Wounded, chastened by the ravages of the war, Pierre and Natasha meet once again ... he has matured and found a sort of emotional and spiritual equilibrium in his life. Natasha has aged and altered both physically and emotionally with her grief and is almost unrecognizable to Pierre at first as she has suffered such a great deal as well.

In the Epilogue, we have a coming together of these different life forces: Natasha Rostov who is loving, emotional, spontaneous, impetuous and Pierre Bezuhov, the sometimes cynical but a big-hearted, spiritual searcher who seeks to better the world. Marie Bolkonsky, devout, loving, Christian in the best sense of the word, marries Nikolai Rostov who represents the old order, good and bad. He is socially conservative, loyal, devoted to family, manly, authoritarian, paternalistic.

I know we are meant to favour Natasha and Pierre but my heart has been won over by the devout Marie.

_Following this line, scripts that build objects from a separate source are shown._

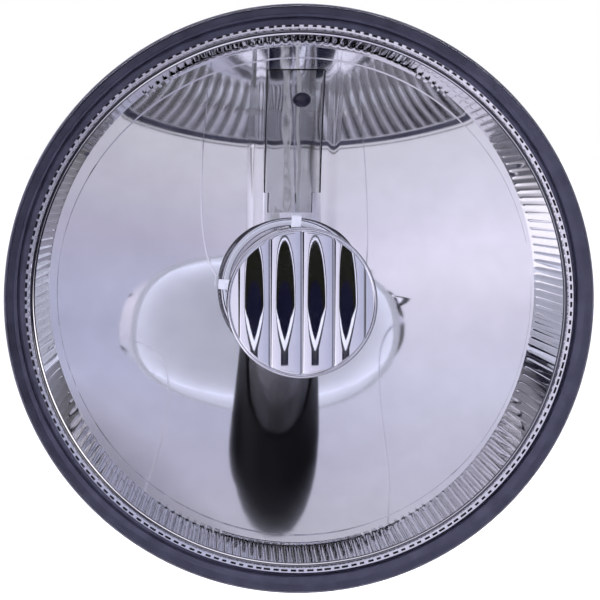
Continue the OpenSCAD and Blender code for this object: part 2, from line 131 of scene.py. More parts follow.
def lathe(name, outline, segments=256, closed=True, sharp_deg=35, height=0.0):
    """A turned solid about the optical axis, or about a line at a height above it.
    outline is a list of (radius, depth), whose points at radius 0 become poles."""
    verts, faces, rings = [], [], []
    angles = np.arange(segments) * TAU / segments
    for r, w in outline:
        count = 1 if r < POLE_R else segments
        rings.append(range(len(verts), len(verts) + count))
        verts.extend(on_axis(np.full(count, r), angles[:count], w) + (0, 0, height))
    for near, far in zip(rings, rings[1:] + rings[:1] if closed else rings[1:]):
        if len(near) + len(far) == 2:
            continue
        for j in range(segments):
            k = (j + 1) % segments
            corners = (near[j % len(near)], far[j % len(far)],
                       far[k % len(far)], near[k % len(near)])
            faces.append(tuple(dict.fromkeys(corners)))
    return smooth(outward(link(name, verts, faces)), sharp_deg)


def arc(centre, radius, start_deg, end_deg, steps):
    """Points (radius, depth) along a round corner."""
    return [(centre[0] + radius * math.cos(math.radians(a)),
             centre[1] + radius * math.sin(math.radians(a)))
            for a in np.linspace(start_deg, end_deg, steps)]


def dome(foot_r, top, rise, steps):
    """Points of a dome's outline, from its foot to the axis."""
    big = (foot_r ** 2 + rise ** 2) / (2 * rise)
    radii = foot_r * np.sin(np.linspace(math.pi / 2, 0, steps))
    return [(r, top - big + math.sqrt(big * big - r * r)) for r in radii]


# ---------------------------------------------------------------- materials

def material(name):
    mat = bpy.data.materials.new(name)
    mat.use_nodes = True
    tree = mat.node_tree
    tree.nodes.clear()
    return mat, tree


def add(tree, kind, inputs=None, **settings):
    made = tree.nodes.new(kind)
    for key, value in settings.items():
        setattr(made, key, value)
    for key, value in (inputs or {}).items():
        socket = made.inputs[key]
        if isinstance(value, bpy.types.NodeSocket):
            tree.links.new(value, socket)
        else:
            socket.default_value = value
    return made


def coordinates(tree, scale=(1, 1, 1)):
    where = add(tree, "ShaderNodeTexCoord")
    return add(tree, "ShaderNodeMapping", {"Vector": where.outputs["Object"], "Scale": scale})


def noise(tree, size, detail=3.0, scale=(1, 1, 1), roughness=0.5):
    """Noise whose lumps are about size metres across."""
    where = coordinates(tree, scale)
    return add(tree, "ShaderNodeTexNoise", {
        "Vector": where.outputs["Vector"], "Scale": 1 / size, "Detail": detail,
        "Roughness": roughness})


def ramp(tree, value, stops):
    """A colour ramp from a list of (place, colour)."""
    made = add(tree, "ShaderNodeValToRGB", {"Fac": value})
    elements = made.color_ramp.elements
    while len(elements) < len(stops):
        elements.new(0.5)
    for element, (place, colour) in zip(elements, stops):
        element.position = place
        element.color = (*colour, 1)
    return made


def spread(tree, value, low, high):
    """Maps 0..1 to low..high."""
    return add(tree, "ShaderNodeMapRange", {"Value": value, "To Min": low, "To Max": high})


def bump(tree, height, strength, distance):
    return add(tree, "ShaderNodeBump", {
        "Height": height, "Strength": strength, "Distance": distance})


def finish_with(tree, shader):
    add(tree, "ShaderNodeOutputMaterial", {"Surface": shader})


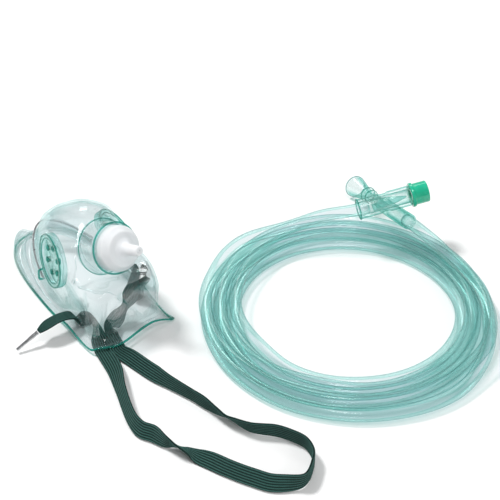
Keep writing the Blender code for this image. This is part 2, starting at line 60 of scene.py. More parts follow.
# Camera: looks down past the nose side of the mask, coil to the right
camera = dict(
    azimuth=-37, elevation=39, lens=85, distance=0.59, target=(0.0801, -0.0287, 0.0),
    clipStart=0.01, clearLayers=48,
)
viewBack = raisedWay(camera["azimuth"], camera["elevation"])
viewRight = -raisedWay(camera["azimuth"] - 90, 0)
camData = bpy.data.cameras.new("camera")
camData.lens = camera["lens"]
camData.clip_start = camera["clipStart"]
camObj = linkNew("camera", camData)
camSpot = np.array(camera["target"]) + camera["distance"] * viewBack
placeFrame(camObj, viewRight, np.cross(viewBack, viewRight), viewBack, camSpot)
bpy.context.scene.camera = camObj
bpy.context.scene.view_settings.view_transform = "Standard"
bpy.context.scene.cycles.transparent_max_bounces = camera["clearLayers"]
print("camera placed")


def addPiece(name, material, points, faces, smooth=True):
    # one mesh object at the origin from whole arrays of points and faces
    mesh = bpy.data.meshes.new(name)
    mesh.from_pydata(np.asarray(points).reshape(-1, 3).tolist(), [], faces)
    mesh.validate()
    mesh.update()
    if smooth:
        mesh.polygons.foreach_set("use_smooth", np.ones(len(mesh.polygons), bool))
    if material:
        mesh.materials.append(material)
    return linkNew(name, mesh)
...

Her spirituality and devotion to those she loves touches me. That she (whom everyone describes as plain and implies that no one could ever love), triumphs in the end and gets all that she desires is tremendously satisfying: the man she loves, children, the care of her beloved nephew, all the joys and trials of family life.

At the end of the book, we are face to face with two opposing historical forces represented by Pierre and Nikolai, now brothers-in-laws and representing opposite ends of the political spectrum amongst the aristocracy. Pierre represents change, possibly even revolt against the old institutions and the government which he feels are destroying Russia. Nikolai represents the old order, conservatism ... some forty odd years after the writing of this book these forces will collide catastrophically in the Russian Revolution in 1905 and then 1917. The impulses are embodied in the young Nikolai, son of Prince Andrei, who under the influence of Pierre dreams of glory, perhaps even revolt, a place in history.

I don't know if it is fortunate or unfortunate that Tolstoy (1828 -1910) did not live to see what would become of his beloved Russia and see the final fruits of the revolution that many longed for.